Why is that? Consider molecules being "lazy", for example.

With #S_N2# reactions, a replacement occurs via backside attack, a spatial pathway that is fairly simple to figure out if the nucleophile is fairly strong (i.e. it has a strong desire to forgo its "laziness" and try harder) and has low steric hindrance (is not bulky).

With #E_2# reactions, the nucleophile has to be aligned antiperiplanar to the electrophilic center for the elimination to occur. That means the nucleophile has to move around until it finds the optimal position in space to do the elimination, which means it needs to use extra energy until it finds that perfect spot. If the nucleophile is fairly weak and is rather bulky, it convinces itself that it would rather not move around as much, and prefers to be "lazy". (Let's face it, who wants to spend more energy than they need to?)

If you raise the temperature, the nucleophile has more energy on average, and is much more OK with moving around until it finds the best spot for elimination because it's able to move much more quickly.

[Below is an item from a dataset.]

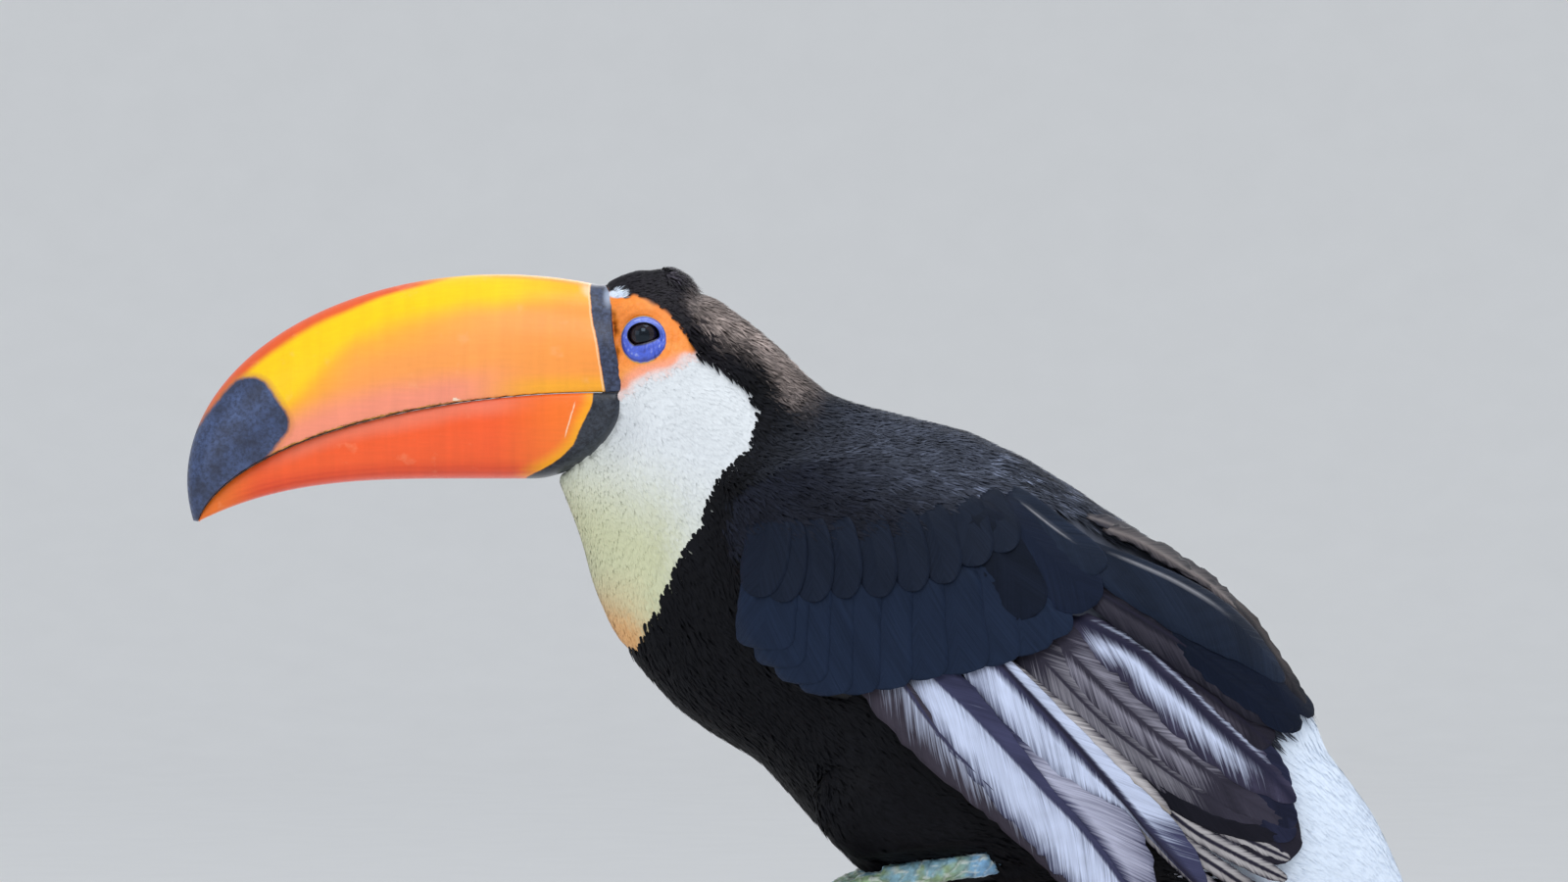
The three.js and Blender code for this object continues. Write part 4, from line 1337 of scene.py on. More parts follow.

Now, let's look at a reaction coordinate diagram to see why an increase in temperature causes this, mathematically:

Recall the popular thermodynamics equation, modified for the transition state:
#DeltaG^‡ = DeltaH^‡ - TDeltaS^‡#

As temperature increases, #DeltaG^‡# gets less positive (or more negative) for the elimination reaction's transition state and that transition state becomes more and more favored. Thus, at higher temperatures, you get more elimination products than at lower temperatures.